Confidence in Congress has hit an all-time low. A mere 14 percent of Americans tell Gallup pollsters that they have a great deal or quite a lot of faith in the US House and Senate.
Since Gallup began using the current measure of confidence in Congress in 1973, the worst rating had been the 18 percent figure accorded it in the early years of the 1990s, when the House was being rocked by scandals that would eventually see a number of top Democratic lawmakers rejected in their own party primaries and the “Republican revolution” vote of 1994.
To give a sense of just how bad things are for Congress, consider this notion: Americans express more confidence in corporate HMOs–the most despised manifestation of a health-care industry that lends itself to all of the scorn heaped upon it by Michael Moore’s new film Sicko — than in their elected representatives at the federal level.
It is true that confidence in Congress had been sinking in recent years, in large part because of frustration by the American people with the acquiescence by the formerly Republican-controlled House and Senate to the neo-conservative foreign policies of the Bush administration and to the Wall Street-driven domestic policies.
But the shift in control of both chambers after last November elections was supposed to change that.
No one expected Democrats to fix everything that was wrong with the United States, let alone the world.
But there was an expectation of progress–especially on the central issue of the moment: ending the war in Iraq.

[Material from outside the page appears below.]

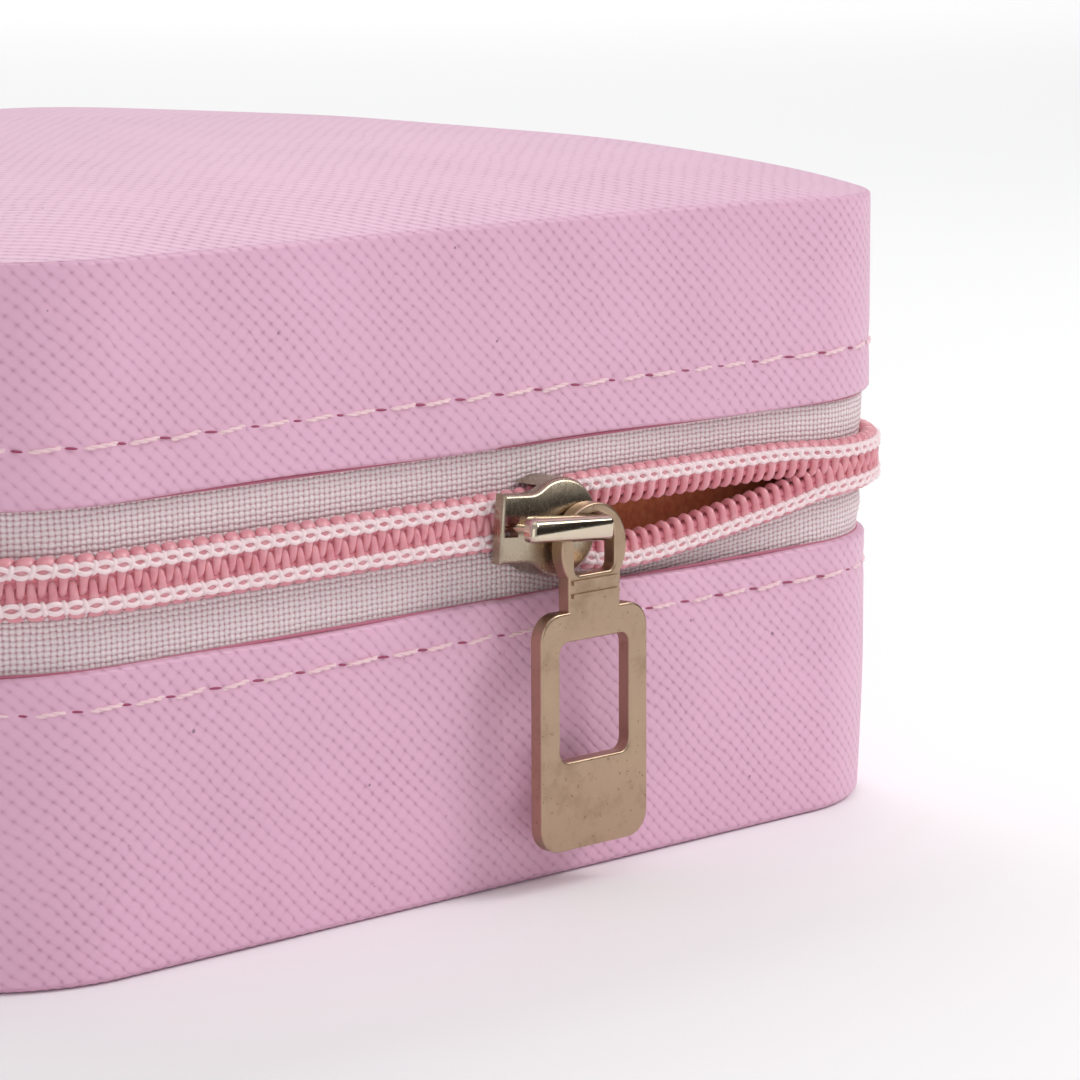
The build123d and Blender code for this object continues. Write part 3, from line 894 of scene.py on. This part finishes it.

That expectation, a basic and legitimate one in a functioning democracy, has not been met. And it has created a sense of frustration, and in many cases anger, on the part of Americans who really did want the Democrats to succeed–not in gaining partisan advantage but in the far more essential work of checking and balancing the Bush administration. Some leading voices of opposition, including anti-war activist Cindy Sheehan, have simply given up on the Democratic Party. And no one should underestimate that, even if Sheehan says she no longer wants to be the face of the anti-war movement, Sheehan’s denunciation of the Democrats for failing to seriously challenge Bush’s management of the war is an honest and clear expression of the sense of betrayal that a great many Americans who voted Democratic in 2006 are now feeling.
That’s the bad news for Democrats.
The good news is that they still have time to change course.
Doing so is easier than political pundits and cautious politicians would have Americans believe.
If Congressional Democrats want to reconnect with the great mass of Americans who want this war to end, they need only turn to Wisconsin Senator Russ Feingold for advice and counsel. Feingold, who voted against authorizing Bush to attack Iraq and has been the steadiest voice of Senate opposition to the war since then, has been calling for the better part of two years for Congress to establish a timeline for withdrawal.
For a long time, Feingold stood alone. But, slowly, he has built a base within the Senate Democratic Caucus for the premise that Congress must lead.
Earlier this year, Feingold got Senate Majority Leader Harry Reid, D-Nevada, on board with his proposal to begin redeploying US troops from Iraq in 120 days. Under the Feingold-Reid plan, the process of withdrawal would be completed by April 2008.
When the Senate considered the Feingold-Reid proposal in May, as an amendment to a broader war funding measure, it received 29 votes–far short of a majority. The problem then was that leading Democrats in the Senate, particularly Senate Armed Services Committee chair Carl Levin and a key Democratic senator on military matters, Rhode Island’s Jack Reed, actively criticized the plan Feingold had offered. Levin went to far as to echo White House talking points that suggested setting a timeline for withdrawal might undermine both the security of the troops on the ground in Iraq and the prospects for a smooth transition of that country from US to Iraqi control.
But Levin and Reed now seem to be changing their tune. Levin indicated this week that he and Jack Reed would introduce an amendment to the upcoming Defense Authorization bill that is likely to mirror the Feingold-Reid proposal’s call for redeployment in 120 days and the completion of a fuller withdrawal by April 2008. Levin is now trying to suggest that his proposal is an improvement on Feingold’s plan. It’s not. And Levin’s inability to gracefully acknowledge that his colleague from Wisconsin has been right all along is both embarrassing and counterproductive.
But the acceptance by the Senate Armed Services Committee chair of the wisdom on a time a timetable for redeployment with a hard deadline represents genuine progress. For Congressional Democrats it is, as well, essential progress. If they want to win the confidence of the American people, they must do something. And the “something” most Americans want most at this point in an end to a war that should never have been launched in the first place.